Adam and Eve: Did we miss the point?

Discussion in 'Philosophy' started by Maryed Man, Sep 7, 2012.

  1. So everyone knows about the story of Adam and Eve. Whether you believe this is true or not, I propose this little story as more of an insight into human behavior. So, while reading this, just pretend that the story of Adam and Eve existed, this is purely rhetorical. A fable if you will.

    So what if the Garden of Eden was really an orchard of sorts? A wild, vast orchard of fruits, and vegetables, and flowers and whatnot. And dotted among this orchard are apple trees, vibrant and green, their flowers blooming full in the summer temperatures. And bees nested in the trees, multitudes of them. Every day, they would go out and pollinate the flowers of the apple trees, allowing them to thrive and produce fruit. Of course they also pollinated the rest of the garden and everything worked. But God said now Adam, and Eve, you can have anything in this garden but you cannot eat the apple. For the inside the apple is the life of the tree. When this apple falls, a new tree will bloom, and the bees will thrive again another year, relying on the apple blossoms for their pollen, and thus their life. In turn they will pollinate all these other fruits for you to enjoy, as long as you do not eat the apple.

    In the end, Adam and Eve still ate the apple. And it was not that one apple that doomed them. It was the taste they got for the rest of the apples, and thus the life of the trees, thus the life of the bees, and then all the fruits the bees pollinated.

    So the tradeoff was this - we traded peace, paradise, and utopia for self pleasure, domination, and "free will". And here we have been ever since.

    This was just an idea that occurred to me while being blitzed out of my mind, and even if you're someone who doesn't believe in the story of Adam and Eve (such as myself), I think it's more about what the story says. I wish I was a good writer and could put that into a nice depicting story, but I cannot, not under this time constraint anyhow haha
     
  2. Why would this apply to just one plant? Why not all the plants?

    As little as I'll literally interpret the story, I see it pretty simply;

    Adam and Eve are kids, God is the parent. They disobey, and he determines they can take care of themselves. Coincidentally, their disobedience results in Eve beginning her menstrual cycle. So they're kids being pushed out upon reaching sexual maturity.
     
  3. It's a bible fable, it's the idea behind it not the facts, we've all already agreed the bible doesn't depend on facts :p

    But if you must have a literal reason, then if the bee population was large enough it would depend on a staple flower to provide the honey (thus the apple trees), and as the tree population grew so would the bees and the garden around it. But it was dependent on the trees as the main source of pollen and thus life. The gardens life would then be dependent on the bees, and the ever growing orchard of trees to keep everything growing to be bigger, accommodate a larger human race, and animal race. But with apple consumption the trees don't spread, and stay where they are, and eventually die off to disease and whatnot.
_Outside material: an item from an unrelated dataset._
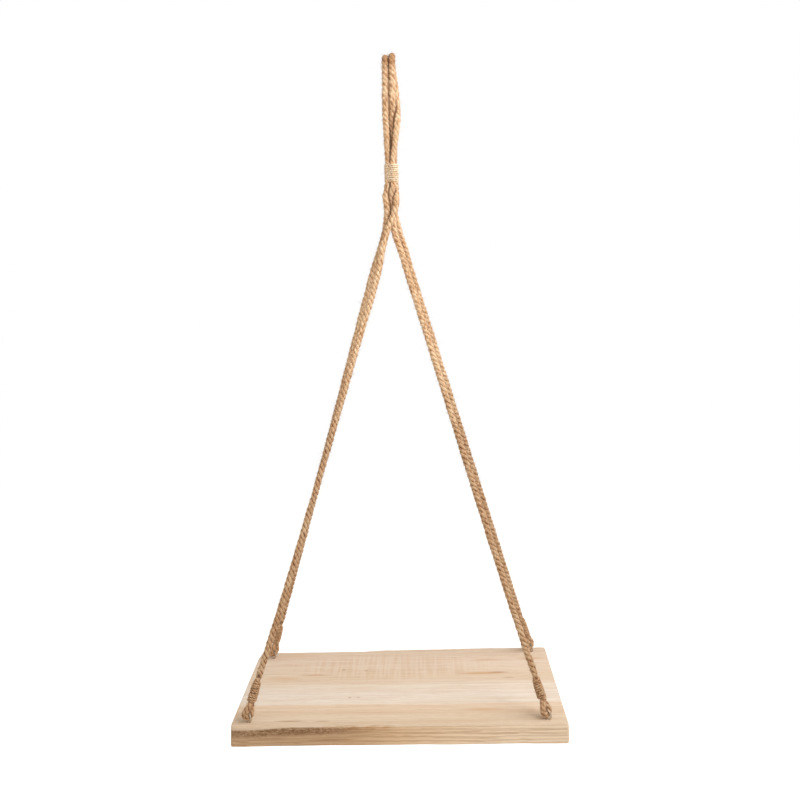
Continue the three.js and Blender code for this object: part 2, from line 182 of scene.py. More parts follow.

    And sure they could plant but this was before man was "self reliant" in theory, right?
     

  4. The reason I don't follow your reason is bees aren't the only pollinators, and don't just go to one type of flower to get the nectar for the honey they make. Adam and Eve were free to eat anything else in the garden but from that one tree, which is colloquially known as the tree of knowledge. If you want to get down and dirty, things can be "known" in the biblical sense, i.e. sex. So this tree is perhaps symbolic of becoming of age and having the ability, should one so choose, to have sex and possibly reproduce. If they were truly threatening the bees and their livelihood by eating the "apple," then they wouldn't have been able to eat anything while in the garden.

    If you anthropormorphize God, he didn't want his creations (kids) growing up, but realized he had to let them go when he did - this paradise you describe, where all their needs were taken care of, is akin to a child being born and growing up. A good childhood involves being dependent on one (or two) more responsible and capable than you are, who ultimately works in your best interests to ensure you're well adjusted when you leave.

    Knowing what lay outside of the garden, God didn't want Adam and Eve to leave because they'd be out of his direct influence. However, he already knew they'd disobey and need to go anyway.
     
  5. "Get smart and I'll fuck you over -- sayeth The Lord"
    -- Frank Zappa
     
  6. Ok how about this:
    First, I have to say that I am not a Christian. Having said that, let's consider the story from a modern scientific bent. What if the forbidden fruit was actually MEAT!
    You see, before we started to eat meat we were, (according to evolution) just apes that had learned to walk upright. We were only eating fruits and veggies, and so forth.
    We were innocent and ignorant, and ignorance is bliss. Life was Eden.
    Then we started to eat meat, which gave us different kinds of protein and made our brains grow. We got smarter, began to think in the abstract, and began to question life and everything in it.
    Once we started to question, we lost our innocence, and our bliss, therefore losing the state of Eden.